This ain’t necessarily a bad thing, it leads to uncompromising art for one, and so long as you are ready to put in the work to furnish your creation with the depth and beauty that will be its only source of fuel it can tend towards greatness. It’s why nobody likes Michael Bay’s bad movies, they’re too lazy, his racism and sexism are too readily apparent and when that is properly confronted the flimsiness of all his premise is laid bare for all to see. Without providing the audience with a shareable philosophy, one comes to easily reject the work.
Now I’m a cat person. Sure, dogs can often be good but I ain’t all in on that scene. That being said though, it comes very hard to object to any film whose central thesis is that dogs are noble and good and full of love and are often better than the humans that they are supposed to be trying to protect.
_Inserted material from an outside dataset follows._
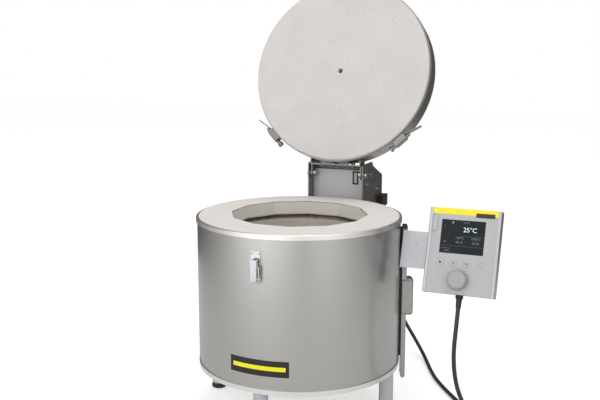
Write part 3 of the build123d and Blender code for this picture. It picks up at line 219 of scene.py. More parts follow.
def start_material(name, colour, roughness, metallic=0.0, ior=1.45):
    """A material with a plain shader, to which its pattern is added."""
    material = bpy.data.materials.new(name)
    material.use_nodes = True
    tree = material.node_tree
    shader = tree.nodes["Principled BSDF"]
    shader.inputs["Base Color"].default_value = (*colour, 1.0)
    shader.inputs["Roughness"].default_value = roughness
    shader.inputs["Metallic"].default_value = metallic
    if not metallic:
        shader.inputs["IOR"].default_value = ior
    return material, tree, shader


def noise(tree, size_mm, detail=2.0, vector=None):
    """A noise pattern whose lumps are about size_mm across."""
    if vector is None:
        vector = add(tree, "ShaderNodeTexCoord").outputs["Object"]
    values = {"Scale": 1000.0 / size_mm, "Detail": detail, "Roughness": 0.55}
    return add(tree, "ShaderNodeTexNoise", values, {"Vector": vector}).outputs["Fac"]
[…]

Bryan Cranston, Edward Norton, Bob Balaban, Bill Murray and Jeff Goldblum play a pack of dogs exiled from the fictional Japanese city of Megasaki to an offshore island dumping ground by the corrupt, dog-hating mayor Kobayashi.
When the mayor’s adopted child Atari steals a plane and crash-lands in their territory in search of his similarly exiled companion, this pack vows to assist the little pilot boy in finding the missing hound by any means necessary. Meanwhile, back in the city, and spurred on by Atari’s unlikely heroism, Foreign Exchange Student Tracy Walker starts a line of reportage in her school’s newspaper with the intention of exposing the Mayor’s flagrant corruption and anti-dog bias.
Intricate, heartfelt and full of Anderson’s charming and inimitable details the story breezes by. The vocal cast are superb, even if, aside from Cranston as self-appointed pack leader Chief and Greta Gerwig as Tracy, they are often only afforded a single moment to make an impact. Indeed, the approach to sound editing we have here will either render a voice emerging out of a silent field or mix it down into meaninglessness.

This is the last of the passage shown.